When you have to pick something that isn’t perfect, all you need is to like the reason for your choice
Here’s the other piece. Everyone fears judgement. That other people will judge our choice. Find it lacking, or foolish, or unprofessional, or just plain dumb.
I’ve said it before and I’ll say it again. No one is thinking about you as much as you think. They are worried about themselves. The same holds true with companies and investors.
This company is so concerned about appearing 100% professional and appealing to all investors. The result of that concern is that they take no position and don’t talk to any investors at all.

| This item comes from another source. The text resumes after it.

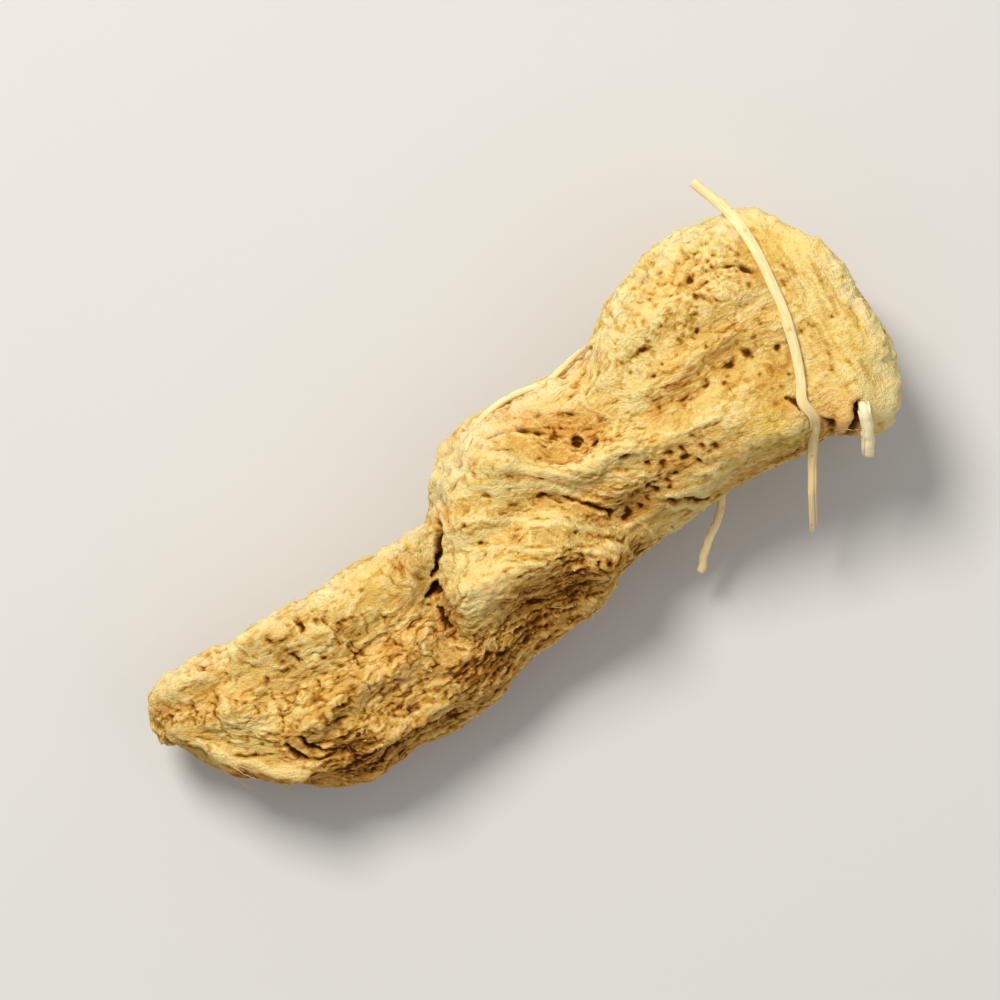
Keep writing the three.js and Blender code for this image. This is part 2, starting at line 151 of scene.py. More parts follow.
# Folds of the solid that are shallower and softer on the real piece: how far round the line they are eased,
# how much, and the line.
SOFTENED = [
    (0.4, 0.75, [[0.45, 2.0], [0.85, 1.45], [1.3, 1.1], [1.7, 0.8]]),
    (0.5, 0.95, [
        [2.3, 0.66], [3.0, 0.6], [3.6, 0.37], [4.2, 0.39], [4.8, 0.44], [5.9, 0.62], [6.3, 0.7],
    ]),
    (0.4, 0.7, [[-0.9, 0.75], [0.6, -0.05], [1.1, -0.36], [1.9, -1.1]]),
    (0.35, 0.5, [[-1.3, -0.7], [-0.5, -0.62], [0.7, -0.9], [1.9, -1.35]]),
    (0.4, 0.8, [[2.1, -1.2], [2.8, -1.05], [3.2, -0.75], [4.4, -0.8]]),
    (0.3, 0.7, [[-8.7, -0.6], [-8.0, -0.55], [-7.5, -0.7], [-6.9, -0.45], [-6.2, -0.35]]),
    (0.45, 0.95, [[-7.7, -1.2], [-7.1, -1.9], [-6.3, -2.4], [-5.2, -2.95]]),
    (0.3, 0.7, [[-5.05, 0.0], [-5.05, -0.55]]),
    (0.4, 0.6, [[-6.6, -0.9], [-5.9, -1.6], [-5.2, -1.3], [-4.4, -1.9], [-3.6, -1.2]]),
    (0.4, 0.6, [[-5.9, -2.4], [-4.7, -2.2], [-3.9, -2.6], [-3.1, -1.8], [-2.4, -1.9]]),
    (0.4, 0.6, [[-4.6, -0.3], [-3.9, -0.75], [-3.3, -0.5], [-2.8, -1.1]]),
    (0.5, 0.6, [[7.2, 2.5], [7.3, 1.2], [7.0, -0.6]]),
]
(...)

So instead of worrying about how other people will judge their choice. The way they choose to tell their story, present their vision. The company should come to terms with their own rationale. Have confidence in the story they choose to tell. And know that the choice makes sense to them. Present a story about the company they want to build. The future that makes the most sense to their management team. And be open to who that attracts, and who it doesn’t.
That confidence is a great first step toward a positive outcome. And will bolster their confidence when it comes time to choose at the next inevitable fork in the road.
But, as the Wayne Gretzky quote says,
You miss 100% of the shots that you don’t take.